⟨

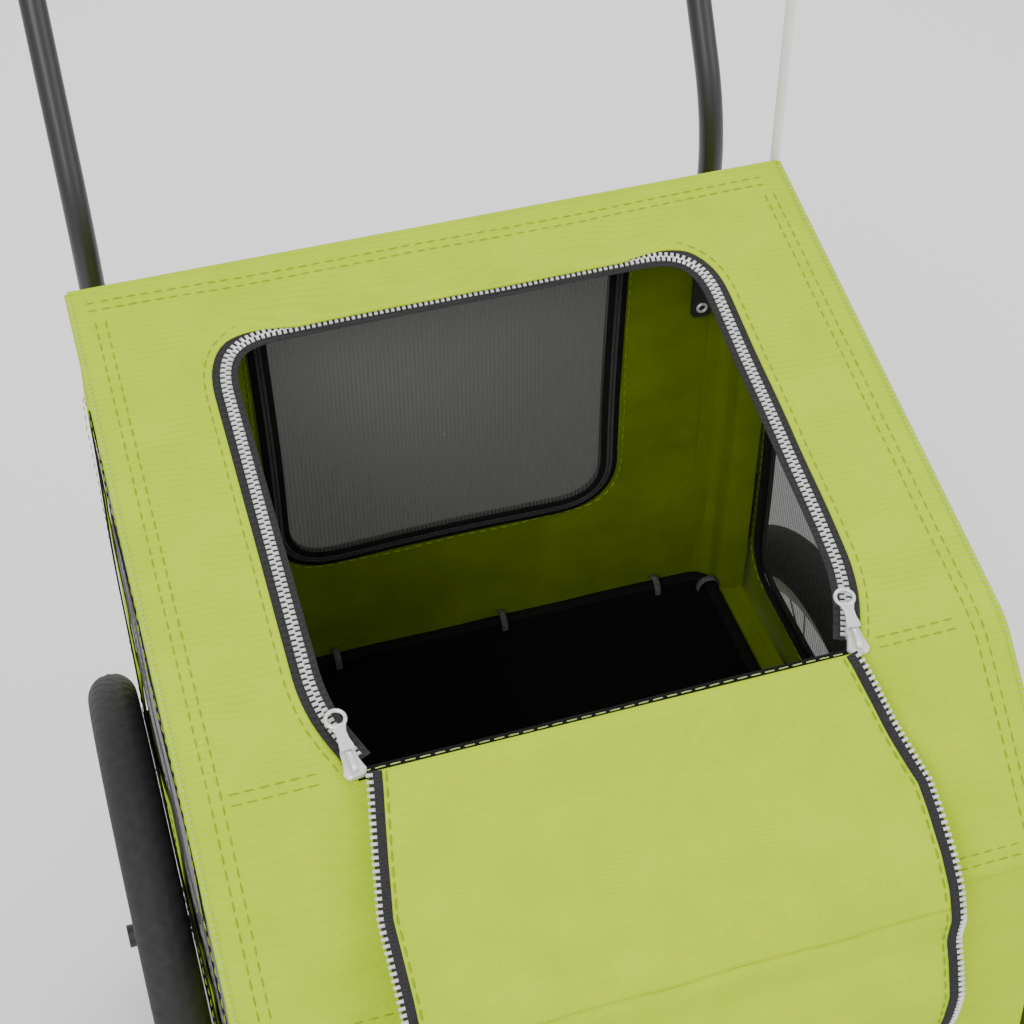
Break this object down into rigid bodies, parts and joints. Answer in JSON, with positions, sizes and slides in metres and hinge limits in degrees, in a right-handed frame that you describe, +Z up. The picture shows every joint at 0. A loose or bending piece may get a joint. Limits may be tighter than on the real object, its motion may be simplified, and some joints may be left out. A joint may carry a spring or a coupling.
{
  "type": "bicycle trailer",
  "caption": "Fabric cabin trailer on spoked wheels with a zipped roof hatch folded open, a swivelling front wheel, push handle, tow bar and flag.",
  "frame": {"origin": "on the ground, under the middle of the whole trailer with its tow bar, flag and wheels", "axes": "-Y is the direction of travel, +X is the left side of the trailer, +Z is up"},
  "size_m": [0.744, 1.5256, 1.4658],
  "materials": {
    "green_fabric": "woven matt",
    "mesh_window": "open woven mesh",
    "black_tape": "woven matt",
    "floor_mat_cloth": "matt",
    "tyre_rubber": "moulded tread",
    "silver_alloy": "polished",
    "zinc_plated": "bright plated",
    "handle_foam": "soft foam",
    "fibreglass": "smooth",
    "pennant_cloth": "thin bright cloth",
    "black_plastic": "satin",
    "black_tube": "black powder coat"
  },
  "bodies": {
    "cabin": {"axle_beam": "black_tube", "caster_head": "black_tube", "flag_socket": "black_plastic", "floor_board": "black_plastic", "floor_mat": "floor_mat_cloth", "front_floor_bar": "black_tube", "front_panel": "green_fabric", "front_window": "mesh_window", "hatch_zipper": "black_tape", "left_floor_rail": "black_tube", "left_handle_bolt": "zinc_plated", "left_handle_bracket": "black_plastic", "left_side_hoop": "black_tube", "left_side_panel": "green_fabric", "left_window": "mesh_window", "rear_door_mesh": "mesh_window", "rear_door_zipper": "black_tape", "rear_floor_bar": "black_tube", "rear_panel": "green_fabric", "right_floor_rail": "black_tube", "right_handle_bolt": "zinc_plated", "right_handle_bracket": "black_plastic", "right_side_hoop": "black_tube", "right_side_panel": "green_fabric", "right_window": "mesh_window", "roof_front_bar": "black_tube", "roof_panel": "green_fabric", "roof_rear_bar": "black_tube", "tow_receiver": "black_tube"},
    "left_axle": {"left_wheel_axle": "black_tube"},
    "left_wheel": {"left_tyre": "tyre_rubber", "left_rim": "silver_alloy", "left_spokes_and_hub": "silver_alloy"},
    "right_axle": {"right_wheel_axle": "black_tube"},
    "right_wheel": {"right_tyre": "tyre_rubber", "right_rim": "silver_alloy", "right_spokes_and_hub": "silver_alloy"},
    "caster": {"caster_fork": "black_tube", "front_axle_bolt": "zinc_plated"},
    "front_wheel": {"front_tyre": "tyre_rubber", "front_wheel_disc": "black_plastic"},
    "handle": {"handle_tube": "black_tube", "handle_grip": "handle_foam"},
    "hatch_flap": {"flap_root": "green_fabric"},
    "hatch_flap_middle": {"flap_middle": "green_fabric"},
    "hatch_flap_end": {"flap_end": "green_fabric"},
    "left_slider": {"left_zip_slider": "zinc_plated"},
    "left_pull": {"left_zip_pull": "zinc_plated"},
    "right_slider": {"right_zip_slider": "zinc_plated"},
    "right_pull": {"right_zip_pull": "zinc_plated"},
    "tow_arm": {"tow_bar": "black_tube"},
    "tow_knob": {"tow_clamp_knob": "black_plastic"},
    "hitch": {"hitch_plate": "black_tube"},
    "pin": {"hitch_pin": "zinc_plated"},
    "flag": {"flag_pole": "fibreglass", "flag_pennant": "pennant_cloth"}
  },
  "joints": [
    {"name": "left_wheel_release", "type": "slide", "parent": "cabin", "child": "left_axle", "axis": [1, 0, 0], "range_m": [0, 0.08]},
    {"name": "left_wheel_spin", "type": "hinge", "parent": "left_axle", "child": "left_wheel", "pos_m": [0.338, 0.3262, 0.25], "axis": [1, 0, 0], "continuous": true},
    {"name": "right_wheel_release", "type": "slide", "parent": "cabin", "child": "right_axle", "axis": [-1, 0, 0], "range_m": [0, 0.08]},
    {"name": "right_wheel_spin", "type": "hinge", "parent": "right_axle", "child": "right_wheel", "pos_m": [-0.338, 0.3262, 0.25], "axis": [1, 0, 0], "continuous": true},
    {"name": "caster_swivel", "type": "hinge", "parent": "cabin", "child": "caster", "pos_m": [0, -0.2888, 0.34], "axis": [0, 0, 1], "continuous": true},
    {"name": "front_wheel_spin", "type": "hinge", "parent": "caster", "child": "front_wheel", "pos_m": [0, -0.2438, 0.1], "axis": [1, 0, 0], "continuous": true},
    {"name": "handle_fold", "type": "hinge", "parent": "cabin", "child": "handle", "pos_m": [0, 0.5812, 0.6], "axis": [1, 0, 0], "range_deg": [-120, 0]},
    {"name": "flap_fold", "type": "hinge", "parent": "cabin", "child": "hatch_flap", "pos_m": [0, 0.0342, 0.8015], "axis": [1, 0, 0], "range_deg": [-195, 0]},
    {"name": "flap_middle_flex", "type": "hinge", "parent": "hatch_flap", "child": "hatch_flap_middle", "pos_m": [0, -0.09824, 0.73108], "axis": [1, 0, 0], "range_deg": [-37.1, 0]},
    {"name": "flap_end_flex", "type": "hinge", "parent": "hatch_flap_middle", "child": "hatch_flap_end", "pos_m": [0, -0.13628, 0.64951], "axis": [1, 0, 0], "range_deg": [-23.1, 0]},
    {"name": "left_slider_run", "type": "slide", "parent": "cabin", "child": "left_slider", "axis": [0, 0.9767, 0.2144], "range_m": [0, 0.32]},
    {"name": "left_pull_flip", "type": "hinge", "parent": "left_slider", "child": "left_pull", "pos_m": [0.1889, 0.05679, 0.80263], "axis": [0.995, -0.0975, -0.0214], "range_deg": [0, 150]},
    {"name": "right_slider_run", "type": "slide", "parent": "cabin", "child": "right_slider", "axis": [0, 0.9767, 0.2144], "range_m": [0, 0.32]},
    {"name": "right_pull_flip", "type": "hinge", "parent": "right_slider", "child": "right_pull", "pos_m": [-0.1889, 0.05679, 0.80263], "axis": [0.995, 0.0975, 0.0214], "range_deg": [0, 150]},
    {"name": "tow_bar_slide", "type": "slide", "parent": "cabin", "child": "tow_arm", "axis": [0, -1, 0], "range_m": [0, 0.09]},
    {"name": "tow_knob_turn", "type": "hinge", "parent": "cabin", "child": "tow_knob", "pos_m": [0.262, -0.0688, 0.346], "axis": [1, 0, 0], "range_deg": [0, 360]},
    {"name": "hitch_swing", "type": "hinge", "parent": "tow_arm", "child": "hitch", "pos_m": [0.1, -0.6768, 0.346], "axis": [0, 0, 1], "range_deg": [-60, 60]},
    {"name": "hitch_pin_lift", "type": "slide", "parent": "tow_arm", "child": "pin", "axis": [0, 0, 1], "range_m": [0, 0.05]},
    {"name": "flag_lift", "type": "slide", "parent": "cabin", "child": "flag", "axis": [0, 0.023, 0.9997], "range_m": [0, 0.07]}
  ],
  "couplings": [
    {"joint": "flap_middle_flex", "follows": "flap_fold", "ratio": 0.1897},
    {"joint": "flap_end_flex", "follows": "flap_fold", "ratio": 0.1179}
  ]
}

⟩

§ TASK DETAILS
Identify and copy the lines holding the word "joints".

§ ANSWER TO THE TASK
Break this object down into rigid bodies, parts and joints. Answer in JSON, with positions, sizes and slides in metres and hinge limits in degrees, in a right-handed frame that you describe, +Z up. The picture shows every joint at 0. A loose or bending piece may get a joint. Limits may be tighter than on the real object, its motion may be simplified, and some joints may be left out. A joint may carry a spring or a coupling.
  "joints": [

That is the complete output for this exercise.